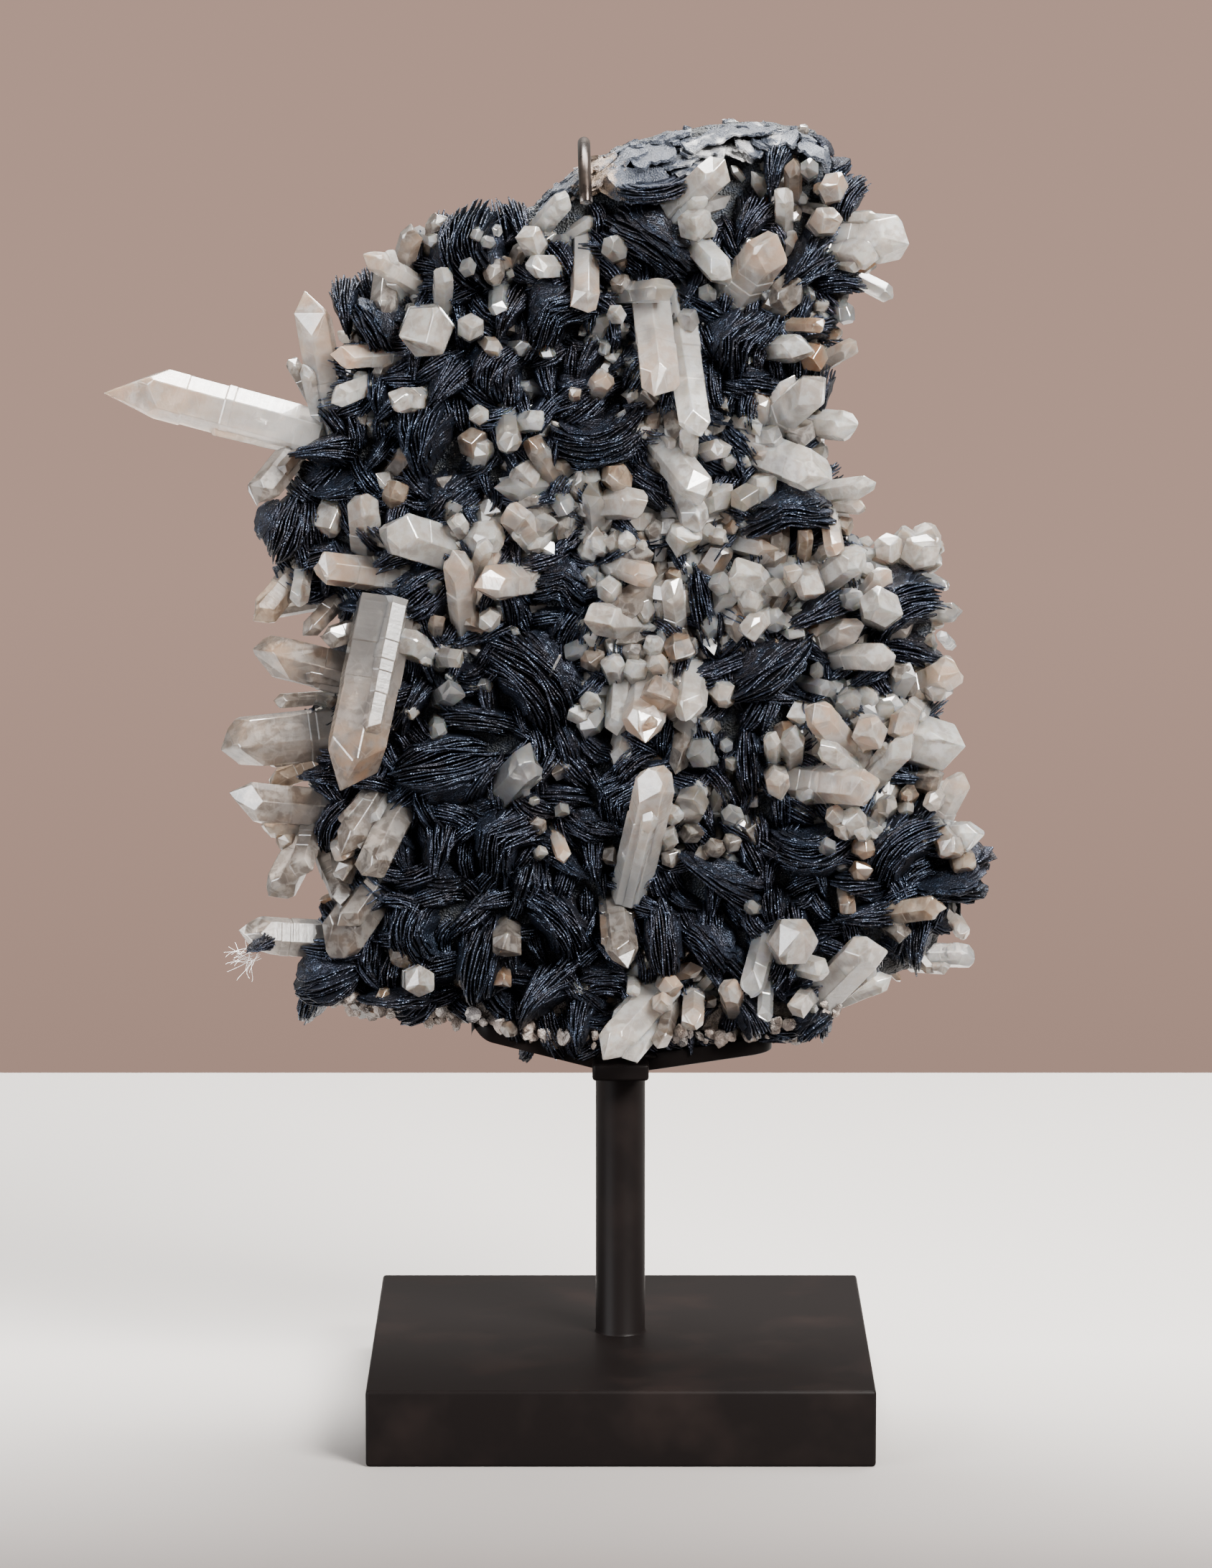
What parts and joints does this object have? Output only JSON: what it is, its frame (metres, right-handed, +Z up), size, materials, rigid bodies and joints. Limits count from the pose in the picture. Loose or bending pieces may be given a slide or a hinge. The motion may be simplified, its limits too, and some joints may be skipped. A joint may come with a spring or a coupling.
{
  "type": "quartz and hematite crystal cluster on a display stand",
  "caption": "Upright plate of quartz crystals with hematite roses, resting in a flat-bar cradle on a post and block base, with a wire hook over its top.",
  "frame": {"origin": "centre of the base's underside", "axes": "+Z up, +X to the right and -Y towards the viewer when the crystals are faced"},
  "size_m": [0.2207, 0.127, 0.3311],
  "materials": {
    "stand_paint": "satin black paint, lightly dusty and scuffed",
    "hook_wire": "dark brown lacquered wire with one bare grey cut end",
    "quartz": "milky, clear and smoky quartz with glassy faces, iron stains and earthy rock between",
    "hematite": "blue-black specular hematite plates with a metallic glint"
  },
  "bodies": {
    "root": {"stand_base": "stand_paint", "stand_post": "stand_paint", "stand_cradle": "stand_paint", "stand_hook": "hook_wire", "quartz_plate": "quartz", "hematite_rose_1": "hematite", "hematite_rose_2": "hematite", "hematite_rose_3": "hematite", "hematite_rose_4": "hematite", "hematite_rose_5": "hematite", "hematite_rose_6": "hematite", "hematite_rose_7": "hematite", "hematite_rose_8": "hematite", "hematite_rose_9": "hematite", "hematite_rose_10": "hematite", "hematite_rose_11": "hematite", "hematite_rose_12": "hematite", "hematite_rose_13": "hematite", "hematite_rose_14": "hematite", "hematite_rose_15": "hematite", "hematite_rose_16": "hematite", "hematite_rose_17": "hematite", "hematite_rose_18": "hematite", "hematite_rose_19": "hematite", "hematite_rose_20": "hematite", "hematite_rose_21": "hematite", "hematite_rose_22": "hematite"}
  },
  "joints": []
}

· · · ·

* _WORK INSTRUCTIONS_
Set every line of the listing down word for word.

* _EXERCISE ANSWER_
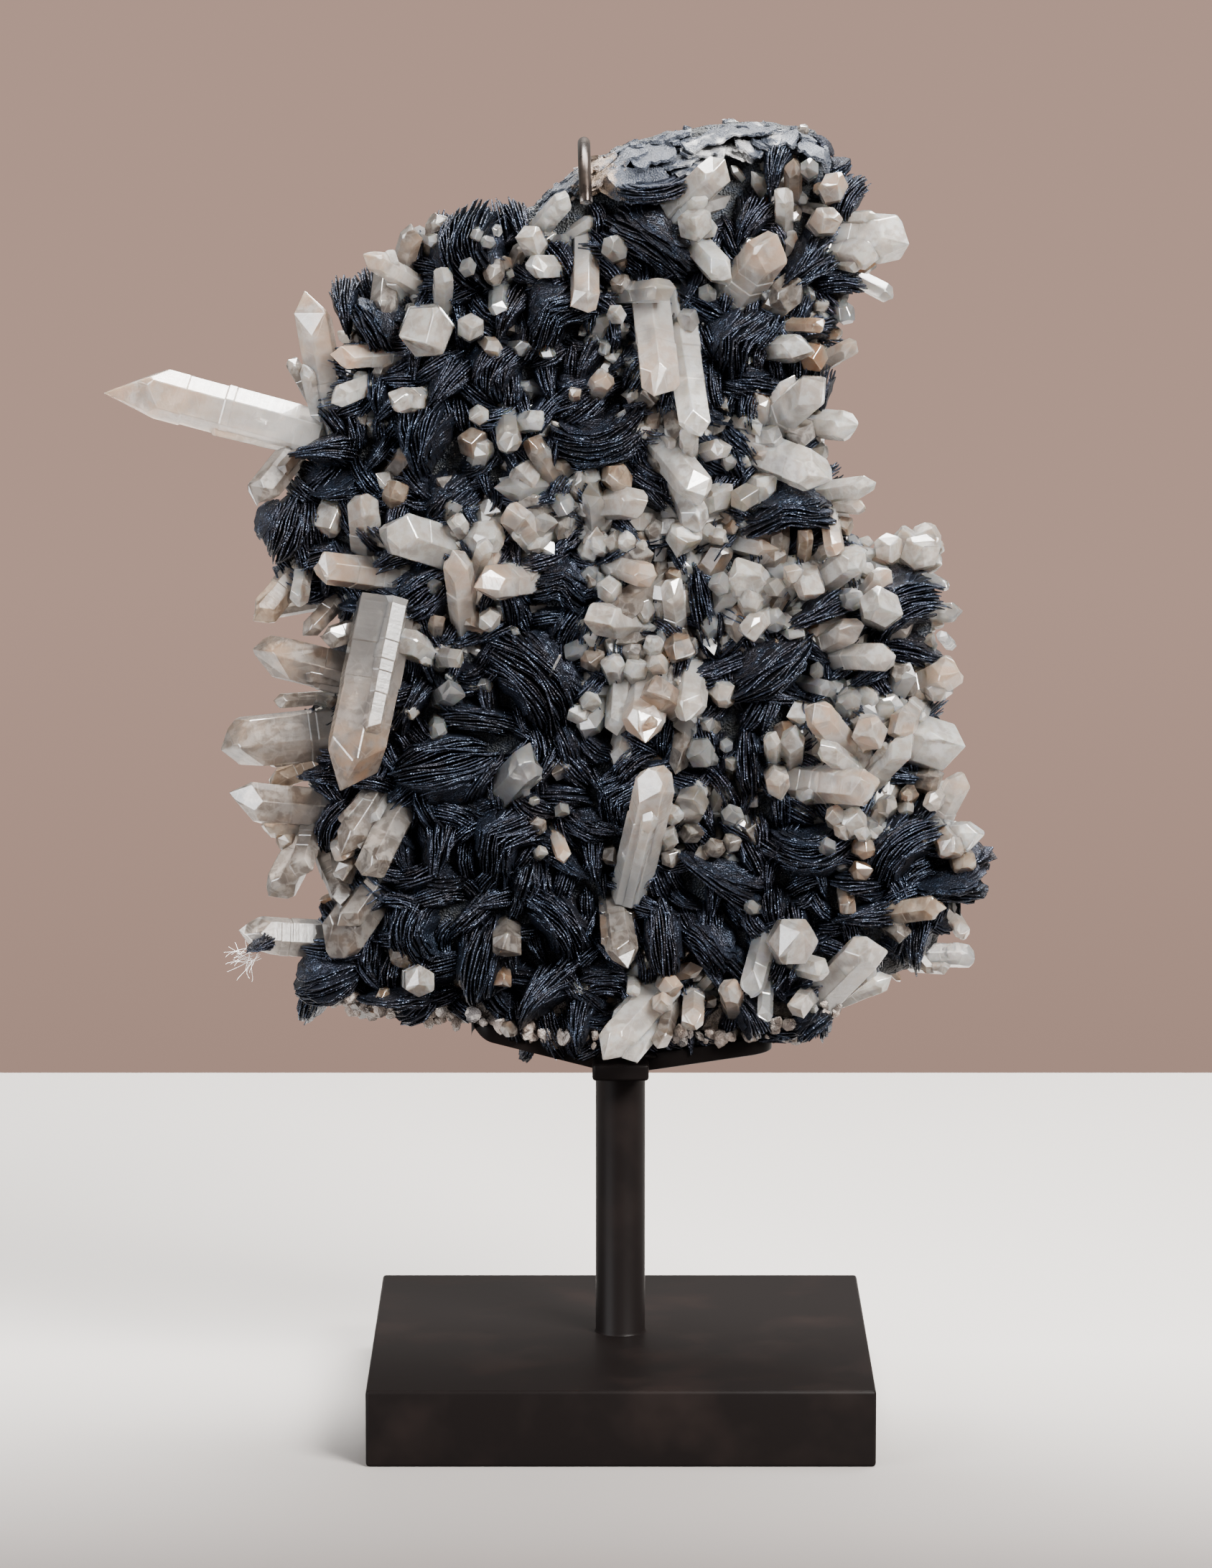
What parts and joints does this object have? Output only JSON: what it is, its frame (metres, right-handed, +Z up), size, materials, rigid bodies and joints. Limits count from the pose in the picture. Loose or bending pieces may be given a slide or a hinge. The motion may be simplified, its limits too, and some joints may be skipped. A joint may come with a spring or a coupling.
{
  "type": "quartz and hematite crystal cluster on a display stand",
  "caption": "Upright plate of quartz crystals with hematite roses, resting in a flat-bar cradle on a post and block base, with a wire hook over its top.",
  "frame": {"origin": "centre of the base's underside", "axes": "+Z up, +X to the right and -Y towards the viewer when the crystals are faced"},
  "size_m": [0.2207, 0.127, 0.3311],
  "materials": {
    "stand_paint": "satin black paint, lightly dusty and scuffed",
    "hook_wire": "dark brown lacquered wire with one bare grey cut end",
    "quartz": "milky, clear and smoky quartz with glassy faces, iron stains and earthy rock between",
    "hematite": "blue-black specular hematite plates with a metallic glint"
  },
  "bodies": {
    "root": {"stand_base": "stand_paint", "stand_post": "stand_paint", "stand_cradle": "stand_paint", "stand_hook": "hook_wire", "quartz_plate": "quartz", "hematite_rose_1": "hematite", "hematite_rose_2": "hematite", "hematite_rose_3": "hematite", "hematite_rose_4": "hematite", "hematite_rose_5": "hematite", "hematite_rose_6": "hematite", "hematite_rose_7": "hematite", "hematite_rose_8": "hematite", "hematite_rose_9": "hematite", "hematite_rose_10": "hematite", "hematite_rose_11": "hematite", "hematite_rose_12": "hematite", "hematite_rose_13": "hematite", "hematite_rose_14": "hematite", "hematite_rose_15": "hematite", "hematite_rose_16": "hematite", "hematite_rose_17": "hematite", "hematite_rose_18": "hematite", "hematite_rose_19": "hematite", "hematite_rose_20": "hematite", "hematite_rose_21": "hematite", "hematite_rose_22": "hematite"}
  },
  "joints": []
}